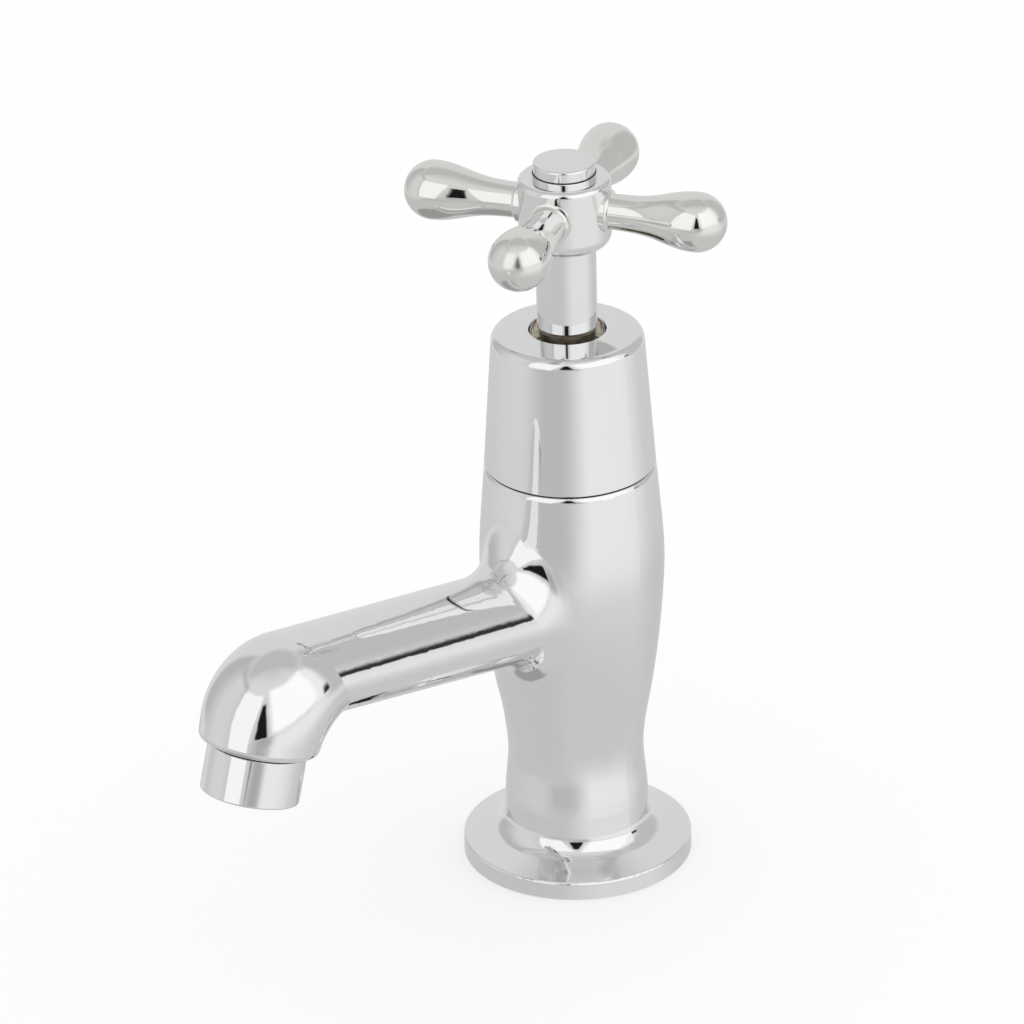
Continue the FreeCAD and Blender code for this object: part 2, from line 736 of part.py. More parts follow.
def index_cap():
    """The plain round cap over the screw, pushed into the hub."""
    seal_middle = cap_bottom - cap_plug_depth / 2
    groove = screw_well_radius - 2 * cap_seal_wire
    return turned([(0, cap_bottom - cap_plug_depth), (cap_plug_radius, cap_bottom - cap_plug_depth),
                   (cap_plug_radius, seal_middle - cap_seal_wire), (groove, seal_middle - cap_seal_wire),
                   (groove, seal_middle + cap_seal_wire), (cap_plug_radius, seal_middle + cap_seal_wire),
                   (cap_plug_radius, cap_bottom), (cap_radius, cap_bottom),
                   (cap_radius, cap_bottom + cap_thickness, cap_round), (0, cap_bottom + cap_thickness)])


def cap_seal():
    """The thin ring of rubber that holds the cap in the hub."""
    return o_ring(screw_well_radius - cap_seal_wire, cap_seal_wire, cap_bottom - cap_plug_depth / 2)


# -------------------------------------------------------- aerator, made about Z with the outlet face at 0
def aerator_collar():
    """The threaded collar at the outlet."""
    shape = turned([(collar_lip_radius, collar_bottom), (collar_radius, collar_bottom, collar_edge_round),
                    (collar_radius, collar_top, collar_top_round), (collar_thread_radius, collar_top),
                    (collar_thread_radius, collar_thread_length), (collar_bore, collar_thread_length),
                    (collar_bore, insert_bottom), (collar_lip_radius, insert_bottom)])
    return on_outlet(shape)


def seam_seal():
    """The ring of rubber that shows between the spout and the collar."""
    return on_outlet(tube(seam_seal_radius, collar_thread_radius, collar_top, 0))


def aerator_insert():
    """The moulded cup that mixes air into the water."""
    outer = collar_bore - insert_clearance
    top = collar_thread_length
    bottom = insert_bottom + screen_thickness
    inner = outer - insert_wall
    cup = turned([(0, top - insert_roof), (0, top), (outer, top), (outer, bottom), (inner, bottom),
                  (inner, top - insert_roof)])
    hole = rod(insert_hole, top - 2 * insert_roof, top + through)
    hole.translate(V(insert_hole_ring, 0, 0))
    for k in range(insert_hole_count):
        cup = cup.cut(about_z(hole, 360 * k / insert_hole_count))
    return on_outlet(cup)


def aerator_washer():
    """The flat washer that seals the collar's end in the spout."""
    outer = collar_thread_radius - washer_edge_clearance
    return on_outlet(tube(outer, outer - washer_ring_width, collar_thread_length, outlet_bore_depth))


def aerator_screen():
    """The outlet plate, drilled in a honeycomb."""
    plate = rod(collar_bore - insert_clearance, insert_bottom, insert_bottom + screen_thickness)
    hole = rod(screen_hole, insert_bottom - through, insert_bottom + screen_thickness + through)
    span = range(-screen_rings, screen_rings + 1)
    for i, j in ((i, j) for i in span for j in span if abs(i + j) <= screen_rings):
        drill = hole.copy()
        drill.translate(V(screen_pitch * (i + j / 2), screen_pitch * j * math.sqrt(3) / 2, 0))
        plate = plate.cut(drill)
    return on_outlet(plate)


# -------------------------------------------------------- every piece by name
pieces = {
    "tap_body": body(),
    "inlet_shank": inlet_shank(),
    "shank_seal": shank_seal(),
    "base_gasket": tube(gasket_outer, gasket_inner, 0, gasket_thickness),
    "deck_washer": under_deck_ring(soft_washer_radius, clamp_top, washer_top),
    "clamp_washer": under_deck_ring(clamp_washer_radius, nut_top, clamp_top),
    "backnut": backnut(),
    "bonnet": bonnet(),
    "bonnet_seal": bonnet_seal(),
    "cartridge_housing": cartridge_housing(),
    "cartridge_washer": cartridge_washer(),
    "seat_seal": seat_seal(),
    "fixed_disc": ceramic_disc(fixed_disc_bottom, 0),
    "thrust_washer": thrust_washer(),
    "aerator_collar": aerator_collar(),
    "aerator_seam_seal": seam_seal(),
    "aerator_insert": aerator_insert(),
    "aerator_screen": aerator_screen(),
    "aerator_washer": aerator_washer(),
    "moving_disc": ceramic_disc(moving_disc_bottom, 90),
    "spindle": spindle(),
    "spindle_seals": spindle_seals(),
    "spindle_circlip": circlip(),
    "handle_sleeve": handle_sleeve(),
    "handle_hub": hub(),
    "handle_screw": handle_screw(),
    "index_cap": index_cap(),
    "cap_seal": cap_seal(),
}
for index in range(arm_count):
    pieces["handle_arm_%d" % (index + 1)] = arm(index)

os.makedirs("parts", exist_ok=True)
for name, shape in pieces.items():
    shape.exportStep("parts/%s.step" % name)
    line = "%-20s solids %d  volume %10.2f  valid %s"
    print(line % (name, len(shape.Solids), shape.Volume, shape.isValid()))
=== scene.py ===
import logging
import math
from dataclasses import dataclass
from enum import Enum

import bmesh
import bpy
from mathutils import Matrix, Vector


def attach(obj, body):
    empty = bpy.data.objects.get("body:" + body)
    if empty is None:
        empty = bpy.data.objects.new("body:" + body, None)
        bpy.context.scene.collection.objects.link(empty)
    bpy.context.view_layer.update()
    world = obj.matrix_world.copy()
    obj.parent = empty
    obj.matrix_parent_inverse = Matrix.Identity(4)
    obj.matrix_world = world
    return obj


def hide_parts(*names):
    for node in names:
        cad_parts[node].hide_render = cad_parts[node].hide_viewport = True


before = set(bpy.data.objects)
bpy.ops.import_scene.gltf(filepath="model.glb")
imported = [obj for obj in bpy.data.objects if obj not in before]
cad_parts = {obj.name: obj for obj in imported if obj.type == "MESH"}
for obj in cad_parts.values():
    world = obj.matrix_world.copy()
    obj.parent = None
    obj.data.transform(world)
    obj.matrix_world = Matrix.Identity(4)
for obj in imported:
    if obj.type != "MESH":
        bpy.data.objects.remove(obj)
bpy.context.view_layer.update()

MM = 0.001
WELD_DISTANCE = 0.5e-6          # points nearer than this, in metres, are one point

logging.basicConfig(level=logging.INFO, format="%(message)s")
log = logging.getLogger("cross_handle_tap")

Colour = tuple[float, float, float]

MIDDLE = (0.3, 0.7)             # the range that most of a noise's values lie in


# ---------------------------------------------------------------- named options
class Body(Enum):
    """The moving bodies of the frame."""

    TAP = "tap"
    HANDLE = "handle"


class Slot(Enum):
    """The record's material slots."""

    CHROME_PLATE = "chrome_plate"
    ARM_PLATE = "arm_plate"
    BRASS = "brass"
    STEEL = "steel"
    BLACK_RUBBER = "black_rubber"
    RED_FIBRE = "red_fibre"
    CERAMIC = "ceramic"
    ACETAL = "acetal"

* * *

Extract from the listing above the lines between the line containing "for name, shape" and the line containing "bpy.data.objects.remove(obj)", keeping both of those lines. Output nothing else.

for name, shape in pieces.items():
    shape.exportStep("parts/%s.step" % name)
    line = "%-20s solids %d  volume %10.2f  valid %s"
    print(line % (name, len(shape.Solids), shape.Volume, shape.isValid()))
=== scene.py ===
import logging
import math
from dataclasses import dataclass
from enum import Enum

import bmesh
import bpy
from mathutils import Matrix, Vector


def attach(obj, body):
    empty = bpy.data.objects.get("body:" + body)
    if empty is None:
        empty = bpy.data.objects.new("body:" + body, None)
        bpy.context.scene.collection.objects.link(empty)
    bpy.context.view_layer.update()
    world = obj.matrix_world.copy()
    obj.parent = empty
    obj.matrix_parent_inverse = Matrix.Identity(4)
    obj.matrix_world = world
    return obj


def hide_parts(*names):
    for node in names:
        cad_parts[node].hide_render = cad_parts[node].hide_viewport = True


before = set(bpy.data.objects)
bpy.ops.import_scene.gltf(filepath="model.glb")
imported = [obj for obj in bpy.data.objects if obj not in before]
cad_parts = {obj.name: obj for obj in imported if obj.type == "MESH"}
for obj in cad_parts.values():
    world = obj.matrix_world.copy()
    obj.parent = None
    obj.data.transform(world)
    obj.matrix_world = Matrix.Identity(4)
for obj in imported:
    if obj.type != "MESH":
        bpy.data.objects.remove(obj)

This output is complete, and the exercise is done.